In June, 2000, al-Assad (Sr.) died and his son, Bashar al-Assad was elected President -- he ran unopposed. It's very important to understand that al-Assad (Sr) was very ill and since 1993, knew he was dying. He put careful plans in place to ensure his son would succeed him. In fact, he retired many of his Military Generals and brought in new staff to specifically ensure that his son would be elected and to ensure his son would have a supportive staff.

The civil wars continued; many intellectuals were imprisoned and killed.

In 2003, Israel bombed a site near Damascus, Syria's capitol, claiming they were bombing a terrorist training camp.

In 2011, the Arab Spring began as a chain of peaceful protests. The protestors were attacked by the Syrian Army. In July, 2011, the "Free Syrian Army" was formed by Army Defectors and is comprised primarily of Sunnis.

In March 2013, as a result of the ongoing civil war, an alternative government was formed: "The Syrian National Coalition" which is said to represent the vast majority of the country.  Representatives of this government were invited to take up Syria's seat at the Arab League on March 28, 2013. The opposition coalition has been recognized as the "sole representative of the Syrian people" by several nations including the United States, United Kingdom and France

The U.N. and other sources say over 100,000 civilians in Syria have been killed by the Syrian Army. "The Human Rights Watch" referred to Syria's record as "among the worst in the world." Internet and telecommunications are controlled by the military. Arbitrary detention, torture, and disappearances are widespread. In 2011,  the United Nations reported that over 250 deaths were children as young as 2 years old, and that boys as young as 11 years old have been gang raped by security services officers.

Over 1.7 million Syrian refugees have escaped to their neighboring countries of Jordan, Iraq, Lebanon and Turkey.  As the civil war has dragged on, there have been worries that the country could become fragmented and cease to function as a state.

In August 2013, Syria was accused of using chemical weapons against its civilians. In early September 2013, President Obama told U.S. Senators that the CIA had trained the first 50-man insurgent element and that they had been inserted into Syria. The deployment of this unit and the supplying of weapons may be the first tangible measure of support for the Opposition by the U.S.

Syria continues to foster good relations with her traditional Allies, Iran, China, Venezuela and Russia. The primary source of Syria's earnings are: 40% Oil Export, 20% Agriculture and increased Taxes upon their people. Their tourism industry has dropped to almost zero. Since the Civil War in 2011, their economy has shrunk by 35% and the Syrian Pound is down to 1/6 its former value. Their government is increasingly relying on loans from Iran, Russia and China.
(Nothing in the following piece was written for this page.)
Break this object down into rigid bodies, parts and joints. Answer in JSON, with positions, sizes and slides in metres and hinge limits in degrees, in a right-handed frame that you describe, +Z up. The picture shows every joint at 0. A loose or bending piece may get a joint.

Let's go back to the Questions:
1. Should the U.S. get involved? Can we allow the Gassing of Innocents to Continue?
2. What involvement would we have? Does it start with Weapons and Training of the Opposition? (as has already occurred by the CIA) Will it end there? What do we do if they and their Allies retaliate against the U.S.? What if the Opposition hates the US too?
3. What happens IF we don't get involved? Will this strengthen them and their Allies? Will they expand their attacks on their opposition and neighboring countries?
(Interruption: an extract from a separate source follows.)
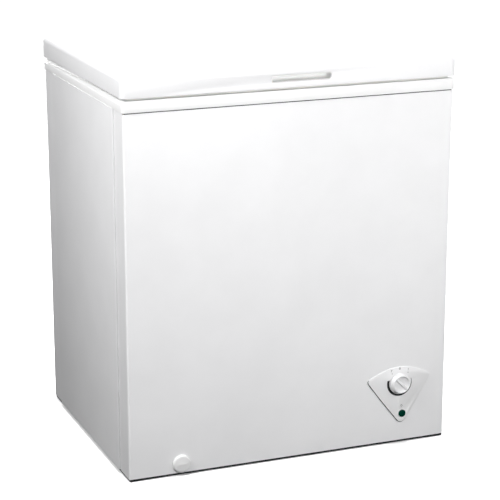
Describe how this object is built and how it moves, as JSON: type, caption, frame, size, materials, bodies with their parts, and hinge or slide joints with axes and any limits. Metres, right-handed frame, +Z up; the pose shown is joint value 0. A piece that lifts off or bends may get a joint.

The President has brought this request to the People.
We should study the issues -- the facts, decide for ourselves and notify our Congressmen.


Felix Jaure said...

why would the Syrian dictator approve the use of chemical weapons on the opposition if he was aware of the consequences involved in doing so? Maybe there is another side to the story. Maybe just maybe the rebels themselves were willing to sacrifice a handful of people and under such circumstances get America to back them up in order for them to achieve their ultimate goal.

Dee said...

Assad has admitted to using chemical weapons.
Perhaps he is looking for the outcome we are currently witnessing.
He is closely aligned with Russia and Iran.
We have witnessed these same actions in the 70s/80s and 90s during the Gulf War. Dictators persecuting their people. Revolt occurs.
I'm going to writing about this in more detail on Sunday.